Records shown:
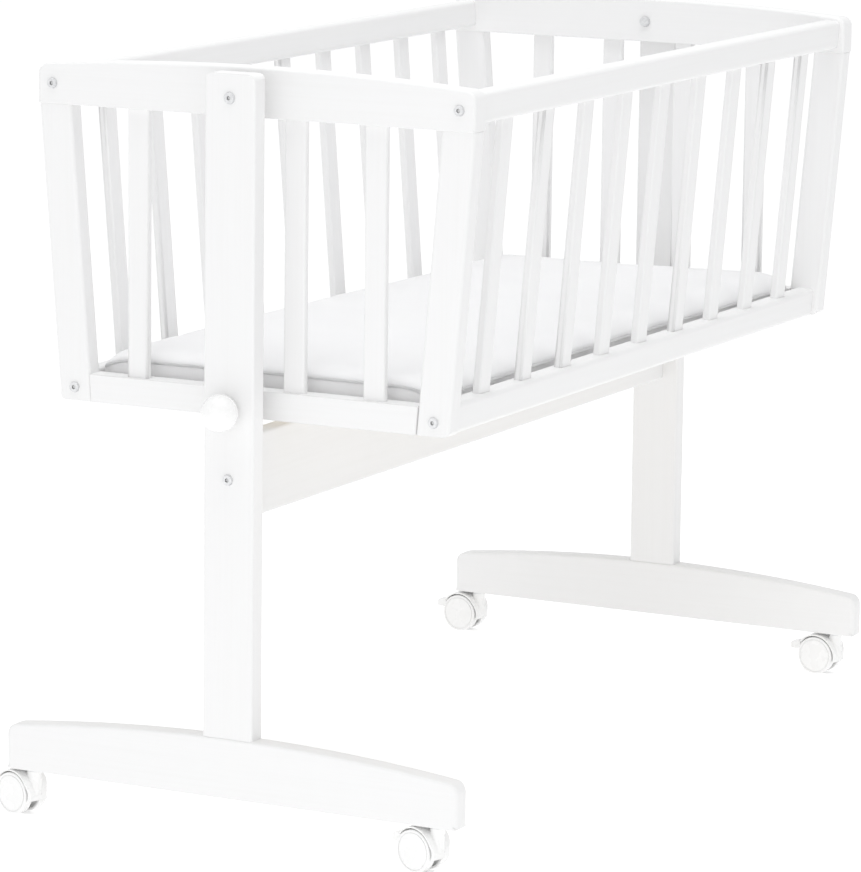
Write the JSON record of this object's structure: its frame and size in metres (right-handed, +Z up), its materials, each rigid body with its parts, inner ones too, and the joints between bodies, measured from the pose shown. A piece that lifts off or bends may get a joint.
--
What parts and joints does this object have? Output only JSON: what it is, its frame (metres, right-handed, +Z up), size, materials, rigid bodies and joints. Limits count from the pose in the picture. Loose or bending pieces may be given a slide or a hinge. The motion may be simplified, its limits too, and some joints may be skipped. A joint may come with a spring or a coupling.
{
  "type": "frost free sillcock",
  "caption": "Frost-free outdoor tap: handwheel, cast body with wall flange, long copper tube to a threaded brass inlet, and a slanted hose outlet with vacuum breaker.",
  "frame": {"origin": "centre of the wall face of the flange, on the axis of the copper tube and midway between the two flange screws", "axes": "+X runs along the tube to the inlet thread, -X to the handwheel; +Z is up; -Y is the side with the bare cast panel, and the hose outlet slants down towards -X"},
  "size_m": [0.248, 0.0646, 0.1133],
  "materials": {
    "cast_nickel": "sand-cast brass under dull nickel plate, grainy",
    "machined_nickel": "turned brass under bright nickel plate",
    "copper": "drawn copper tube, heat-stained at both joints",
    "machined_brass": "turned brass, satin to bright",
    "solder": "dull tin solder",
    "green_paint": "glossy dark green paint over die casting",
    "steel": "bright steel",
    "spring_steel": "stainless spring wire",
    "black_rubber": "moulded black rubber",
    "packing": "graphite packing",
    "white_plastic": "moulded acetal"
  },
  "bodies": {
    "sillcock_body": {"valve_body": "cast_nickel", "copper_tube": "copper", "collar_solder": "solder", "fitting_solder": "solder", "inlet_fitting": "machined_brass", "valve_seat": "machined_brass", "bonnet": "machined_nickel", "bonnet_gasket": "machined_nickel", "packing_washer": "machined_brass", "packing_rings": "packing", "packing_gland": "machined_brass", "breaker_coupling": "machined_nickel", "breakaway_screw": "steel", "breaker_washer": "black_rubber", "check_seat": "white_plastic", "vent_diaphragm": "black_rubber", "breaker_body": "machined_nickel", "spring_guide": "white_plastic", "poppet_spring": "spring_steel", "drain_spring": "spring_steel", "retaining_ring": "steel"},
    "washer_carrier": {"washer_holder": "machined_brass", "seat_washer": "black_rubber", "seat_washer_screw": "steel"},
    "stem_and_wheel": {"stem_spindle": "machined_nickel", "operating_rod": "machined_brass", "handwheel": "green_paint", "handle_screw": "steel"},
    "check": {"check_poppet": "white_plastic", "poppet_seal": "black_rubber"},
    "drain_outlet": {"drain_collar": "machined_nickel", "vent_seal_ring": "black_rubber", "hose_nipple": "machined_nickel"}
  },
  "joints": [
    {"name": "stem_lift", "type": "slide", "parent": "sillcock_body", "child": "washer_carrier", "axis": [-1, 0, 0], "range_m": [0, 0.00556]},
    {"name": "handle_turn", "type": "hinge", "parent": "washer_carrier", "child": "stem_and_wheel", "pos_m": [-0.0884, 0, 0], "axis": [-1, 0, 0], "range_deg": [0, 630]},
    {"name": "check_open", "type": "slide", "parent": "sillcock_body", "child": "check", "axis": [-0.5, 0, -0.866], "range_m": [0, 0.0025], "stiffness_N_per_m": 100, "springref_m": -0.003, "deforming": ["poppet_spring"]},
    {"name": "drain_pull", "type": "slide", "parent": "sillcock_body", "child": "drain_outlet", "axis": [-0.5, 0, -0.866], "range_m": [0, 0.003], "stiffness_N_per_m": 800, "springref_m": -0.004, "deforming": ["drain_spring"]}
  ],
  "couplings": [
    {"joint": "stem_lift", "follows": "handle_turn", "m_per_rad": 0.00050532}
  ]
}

Problem: From the listing above, copy every line that holds the string "pose".

Task solution:
Write the JSON record of this object's structure: its frame and size in metres (right-handed, +Z up), its materials, each rigid body with its parts, inner ones too, and the joints between bodies, measured from the pose shown. A piece that lifts off or bends may get a joint.
What parts and joints does this object have? Output only JSON: what it is, its frame (metres, right-handed, +Z up), size, materials, rigid bodies and joints. Limits count from the pose in the picture. Loose or bending pieces may be given a slide or a hinge. The motion may be simplified, its limits too, and some joints may be skipped. A joint may come with a spring or a coupling.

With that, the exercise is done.